### Directions for this task
Find the number of lines in these records where the word "hinge" appears. Reply with that number and nothing more.

### Records for this exercise
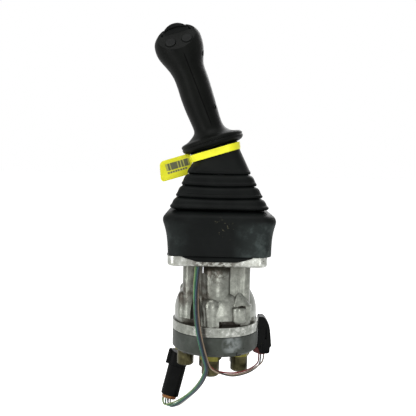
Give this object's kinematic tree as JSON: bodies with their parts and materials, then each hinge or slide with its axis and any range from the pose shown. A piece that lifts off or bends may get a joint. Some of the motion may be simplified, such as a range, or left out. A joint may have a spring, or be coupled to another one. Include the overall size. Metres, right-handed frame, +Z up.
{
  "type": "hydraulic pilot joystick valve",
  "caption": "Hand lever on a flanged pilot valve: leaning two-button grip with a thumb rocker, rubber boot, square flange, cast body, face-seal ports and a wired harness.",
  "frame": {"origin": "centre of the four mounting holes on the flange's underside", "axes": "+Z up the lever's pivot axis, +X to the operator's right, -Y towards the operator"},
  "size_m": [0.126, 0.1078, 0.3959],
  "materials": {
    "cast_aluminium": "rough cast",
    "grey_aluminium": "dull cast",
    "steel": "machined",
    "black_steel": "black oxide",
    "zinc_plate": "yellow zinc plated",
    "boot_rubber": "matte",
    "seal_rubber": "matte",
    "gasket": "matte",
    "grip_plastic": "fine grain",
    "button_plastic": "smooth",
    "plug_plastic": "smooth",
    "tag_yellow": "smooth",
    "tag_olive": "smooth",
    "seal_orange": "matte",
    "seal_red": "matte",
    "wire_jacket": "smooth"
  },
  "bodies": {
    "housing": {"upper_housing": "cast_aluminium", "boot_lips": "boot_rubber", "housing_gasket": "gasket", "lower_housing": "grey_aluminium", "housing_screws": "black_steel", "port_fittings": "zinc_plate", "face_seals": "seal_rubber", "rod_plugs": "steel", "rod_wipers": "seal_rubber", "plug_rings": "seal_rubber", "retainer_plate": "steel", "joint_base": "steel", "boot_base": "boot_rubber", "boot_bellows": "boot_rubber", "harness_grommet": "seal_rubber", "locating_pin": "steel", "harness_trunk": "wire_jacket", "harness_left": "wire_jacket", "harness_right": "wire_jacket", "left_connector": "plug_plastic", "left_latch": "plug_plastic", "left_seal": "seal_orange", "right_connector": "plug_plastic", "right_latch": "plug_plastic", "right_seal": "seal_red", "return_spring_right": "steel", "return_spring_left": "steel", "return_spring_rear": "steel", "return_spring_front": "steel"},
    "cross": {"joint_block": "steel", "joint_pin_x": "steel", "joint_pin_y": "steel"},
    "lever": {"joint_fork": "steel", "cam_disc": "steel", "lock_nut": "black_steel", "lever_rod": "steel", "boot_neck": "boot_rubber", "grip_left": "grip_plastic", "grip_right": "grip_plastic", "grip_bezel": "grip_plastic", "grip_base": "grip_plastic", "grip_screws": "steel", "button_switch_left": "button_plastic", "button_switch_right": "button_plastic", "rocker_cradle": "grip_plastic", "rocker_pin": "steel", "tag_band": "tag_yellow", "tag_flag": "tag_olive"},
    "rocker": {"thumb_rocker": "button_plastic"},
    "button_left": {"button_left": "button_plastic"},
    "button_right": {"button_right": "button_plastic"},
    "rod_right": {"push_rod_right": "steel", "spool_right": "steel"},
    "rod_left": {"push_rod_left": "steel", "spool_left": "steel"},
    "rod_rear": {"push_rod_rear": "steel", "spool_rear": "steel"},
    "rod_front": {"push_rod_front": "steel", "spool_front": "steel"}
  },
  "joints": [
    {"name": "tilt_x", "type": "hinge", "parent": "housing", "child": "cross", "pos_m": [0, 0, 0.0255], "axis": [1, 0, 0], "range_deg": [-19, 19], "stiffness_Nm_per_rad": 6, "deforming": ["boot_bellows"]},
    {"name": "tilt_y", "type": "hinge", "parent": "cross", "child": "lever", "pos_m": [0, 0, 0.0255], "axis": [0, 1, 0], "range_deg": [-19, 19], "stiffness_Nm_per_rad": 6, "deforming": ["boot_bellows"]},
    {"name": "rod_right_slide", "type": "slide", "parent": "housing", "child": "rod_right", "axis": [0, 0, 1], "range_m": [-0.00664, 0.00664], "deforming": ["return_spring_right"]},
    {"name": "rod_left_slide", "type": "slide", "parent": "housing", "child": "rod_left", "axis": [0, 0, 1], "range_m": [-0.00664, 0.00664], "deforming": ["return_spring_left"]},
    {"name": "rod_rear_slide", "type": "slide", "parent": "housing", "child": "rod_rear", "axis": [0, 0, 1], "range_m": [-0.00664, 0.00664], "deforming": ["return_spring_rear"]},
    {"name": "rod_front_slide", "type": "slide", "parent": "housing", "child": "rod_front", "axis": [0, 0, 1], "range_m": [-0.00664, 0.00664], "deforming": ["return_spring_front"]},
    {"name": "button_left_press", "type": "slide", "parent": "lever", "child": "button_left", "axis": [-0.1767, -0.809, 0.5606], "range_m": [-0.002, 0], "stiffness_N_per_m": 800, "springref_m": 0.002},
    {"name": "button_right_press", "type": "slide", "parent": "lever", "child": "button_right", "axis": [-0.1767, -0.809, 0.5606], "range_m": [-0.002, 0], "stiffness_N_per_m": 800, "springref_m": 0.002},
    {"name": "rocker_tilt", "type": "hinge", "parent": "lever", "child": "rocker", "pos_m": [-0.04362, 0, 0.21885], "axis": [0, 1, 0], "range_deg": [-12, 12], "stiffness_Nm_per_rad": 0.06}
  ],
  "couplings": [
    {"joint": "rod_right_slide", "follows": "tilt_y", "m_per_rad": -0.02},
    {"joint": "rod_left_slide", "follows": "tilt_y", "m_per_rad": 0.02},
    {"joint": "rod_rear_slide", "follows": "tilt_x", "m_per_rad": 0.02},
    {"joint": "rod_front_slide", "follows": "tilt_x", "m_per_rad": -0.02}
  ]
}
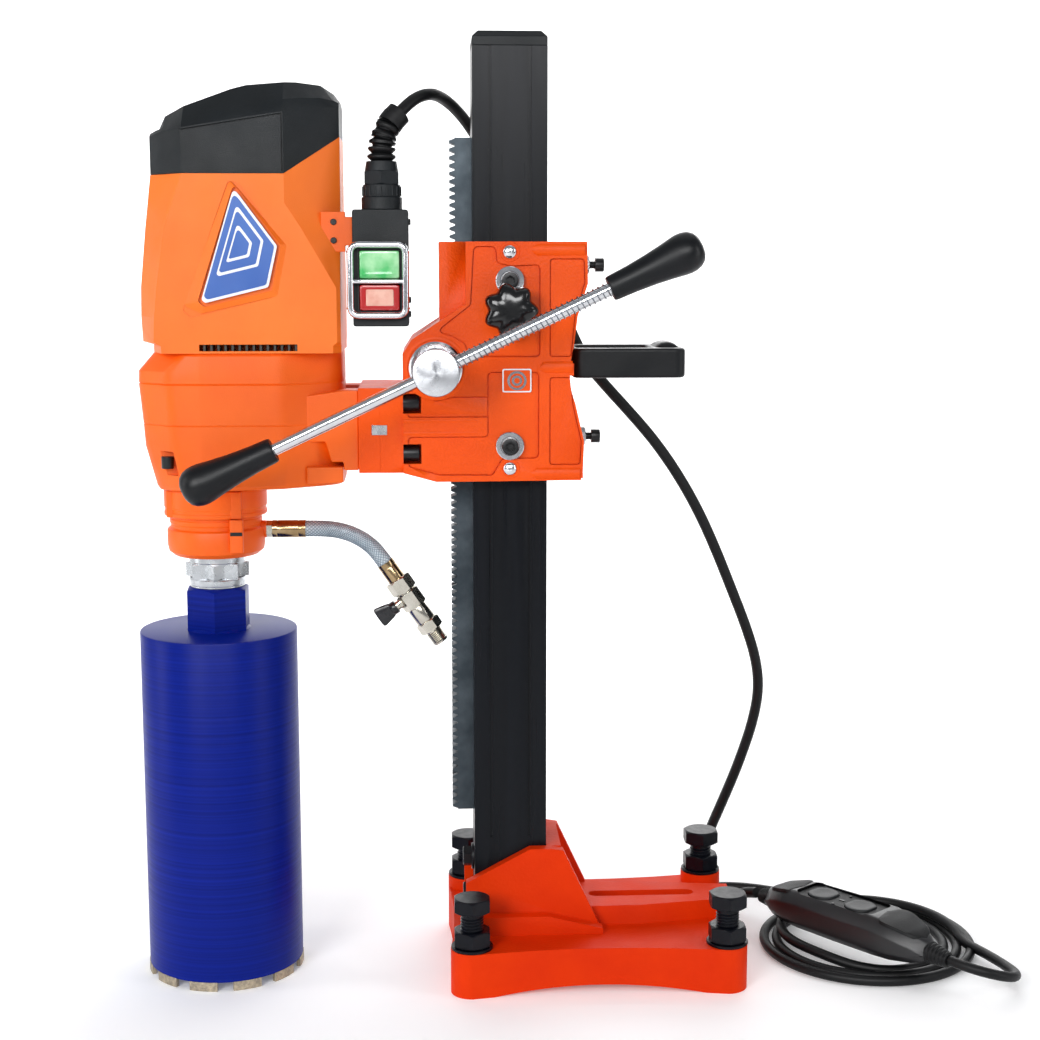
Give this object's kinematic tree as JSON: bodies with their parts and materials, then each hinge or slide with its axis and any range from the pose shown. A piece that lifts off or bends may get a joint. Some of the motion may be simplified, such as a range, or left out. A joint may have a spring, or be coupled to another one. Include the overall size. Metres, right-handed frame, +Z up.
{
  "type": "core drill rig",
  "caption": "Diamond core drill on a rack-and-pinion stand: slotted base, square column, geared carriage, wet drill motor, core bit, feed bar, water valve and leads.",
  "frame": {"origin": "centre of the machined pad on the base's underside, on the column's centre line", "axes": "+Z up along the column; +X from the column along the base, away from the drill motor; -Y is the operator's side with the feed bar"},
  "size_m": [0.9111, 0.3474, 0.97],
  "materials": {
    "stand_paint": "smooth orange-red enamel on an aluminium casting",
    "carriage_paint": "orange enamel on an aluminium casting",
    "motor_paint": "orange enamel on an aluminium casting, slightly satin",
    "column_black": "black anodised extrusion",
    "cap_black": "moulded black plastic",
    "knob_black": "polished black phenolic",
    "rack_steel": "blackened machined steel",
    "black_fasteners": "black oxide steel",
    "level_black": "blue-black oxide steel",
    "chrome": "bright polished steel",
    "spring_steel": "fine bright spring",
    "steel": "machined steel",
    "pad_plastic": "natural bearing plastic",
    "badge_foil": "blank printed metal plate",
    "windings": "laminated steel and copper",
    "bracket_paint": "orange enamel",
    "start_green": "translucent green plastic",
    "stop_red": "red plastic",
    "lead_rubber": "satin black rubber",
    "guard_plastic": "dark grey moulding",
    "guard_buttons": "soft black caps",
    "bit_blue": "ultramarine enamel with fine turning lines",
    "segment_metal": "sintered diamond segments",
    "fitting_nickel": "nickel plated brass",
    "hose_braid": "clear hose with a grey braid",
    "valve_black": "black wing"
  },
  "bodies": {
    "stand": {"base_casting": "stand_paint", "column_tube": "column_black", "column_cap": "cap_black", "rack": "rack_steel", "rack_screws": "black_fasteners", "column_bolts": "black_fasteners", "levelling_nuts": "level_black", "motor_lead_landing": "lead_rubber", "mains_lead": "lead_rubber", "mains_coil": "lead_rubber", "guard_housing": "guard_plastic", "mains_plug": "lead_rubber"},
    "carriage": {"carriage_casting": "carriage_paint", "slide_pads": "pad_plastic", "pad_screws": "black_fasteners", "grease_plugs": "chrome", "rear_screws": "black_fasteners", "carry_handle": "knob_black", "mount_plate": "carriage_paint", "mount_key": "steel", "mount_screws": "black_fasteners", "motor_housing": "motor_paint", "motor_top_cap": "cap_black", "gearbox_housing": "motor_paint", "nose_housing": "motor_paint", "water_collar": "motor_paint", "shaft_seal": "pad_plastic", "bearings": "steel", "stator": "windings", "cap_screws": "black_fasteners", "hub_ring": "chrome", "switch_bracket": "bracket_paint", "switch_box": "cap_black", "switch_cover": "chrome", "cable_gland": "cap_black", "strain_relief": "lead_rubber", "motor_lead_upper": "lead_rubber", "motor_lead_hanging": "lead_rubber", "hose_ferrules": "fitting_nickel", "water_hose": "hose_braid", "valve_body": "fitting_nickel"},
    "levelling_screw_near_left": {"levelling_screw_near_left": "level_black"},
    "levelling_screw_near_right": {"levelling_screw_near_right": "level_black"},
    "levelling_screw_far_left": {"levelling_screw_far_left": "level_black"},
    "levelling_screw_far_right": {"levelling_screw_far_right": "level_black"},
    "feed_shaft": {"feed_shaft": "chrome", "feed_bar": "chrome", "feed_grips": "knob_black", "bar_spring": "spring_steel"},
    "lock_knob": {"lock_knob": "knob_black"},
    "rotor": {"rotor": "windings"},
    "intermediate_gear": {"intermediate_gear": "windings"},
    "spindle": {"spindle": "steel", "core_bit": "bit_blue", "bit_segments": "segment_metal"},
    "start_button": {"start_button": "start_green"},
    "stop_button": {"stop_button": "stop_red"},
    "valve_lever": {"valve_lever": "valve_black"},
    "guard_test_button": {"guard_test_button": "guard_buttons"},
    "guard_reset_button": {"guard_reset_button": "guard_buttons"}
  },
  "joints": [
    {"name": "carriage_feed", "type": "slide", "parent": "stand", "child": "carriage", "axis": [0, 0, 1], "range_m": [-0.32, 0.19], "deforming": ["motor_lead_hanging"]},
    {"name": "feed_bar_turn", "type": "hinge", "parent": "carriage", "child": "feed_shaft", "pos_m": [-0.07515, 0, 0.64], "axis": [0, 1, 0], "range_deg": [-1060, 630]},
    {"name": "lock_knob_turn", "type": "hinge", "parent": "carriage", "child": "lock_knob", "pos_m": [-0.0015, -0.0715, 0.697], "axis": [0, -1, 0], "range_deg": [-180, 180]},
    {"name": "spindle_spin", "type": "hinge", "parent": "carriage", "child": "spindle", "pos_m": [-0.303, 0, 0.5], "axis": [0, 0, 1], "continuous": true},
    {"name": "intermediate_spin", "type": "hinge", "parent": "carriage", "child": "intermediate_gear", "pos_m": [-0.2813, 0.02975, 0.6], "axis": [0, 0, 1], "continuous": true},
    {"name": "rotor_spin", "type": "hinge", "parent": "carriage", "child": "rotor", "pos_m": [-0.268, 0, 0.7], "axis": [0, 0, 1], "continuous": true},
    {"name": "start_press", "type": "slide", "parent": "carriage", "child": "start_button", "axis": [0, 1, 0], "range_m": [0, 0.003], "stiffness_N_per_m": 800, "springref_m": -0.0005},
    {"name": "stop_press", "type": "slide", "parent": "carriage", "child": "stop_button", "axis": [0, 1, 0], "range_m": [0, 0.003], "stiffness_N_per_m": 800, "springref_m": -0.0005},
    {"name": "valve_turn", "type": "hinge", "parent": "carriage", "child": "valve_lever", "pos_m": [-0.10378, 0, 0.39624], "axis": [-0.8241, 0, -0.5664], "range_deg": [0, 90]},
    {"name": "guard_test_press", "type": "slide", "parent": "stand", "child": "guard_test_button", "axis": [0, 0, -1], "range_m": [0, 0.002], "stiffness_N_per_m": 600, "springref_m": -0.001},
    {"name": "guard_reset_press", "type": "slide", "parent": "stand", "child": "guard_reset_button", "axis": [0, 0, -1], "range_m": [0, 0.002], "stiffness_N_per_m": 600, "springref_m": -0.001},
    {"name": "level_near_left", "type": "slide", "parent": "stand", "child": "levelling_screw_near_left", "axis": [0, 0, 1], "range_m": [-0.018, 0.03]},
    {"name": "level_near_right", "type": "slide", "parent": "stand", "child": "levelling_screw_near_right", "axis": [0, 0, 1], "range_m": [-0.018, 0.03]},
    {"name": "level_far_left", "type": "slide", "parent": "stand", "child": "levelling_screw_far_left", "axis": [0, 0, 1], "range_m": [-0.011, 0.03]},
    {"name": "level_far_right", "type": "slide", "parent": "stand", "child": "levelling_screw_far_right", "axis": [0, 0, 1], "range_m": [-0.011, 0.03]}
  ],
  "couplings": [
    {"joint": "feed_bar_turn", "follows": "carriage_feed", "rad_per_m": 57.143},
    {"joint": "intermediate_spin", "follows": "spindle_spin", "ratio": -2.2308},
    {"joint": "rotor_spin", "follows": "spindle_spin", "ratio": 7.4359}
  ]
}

### Answer to the exercise
11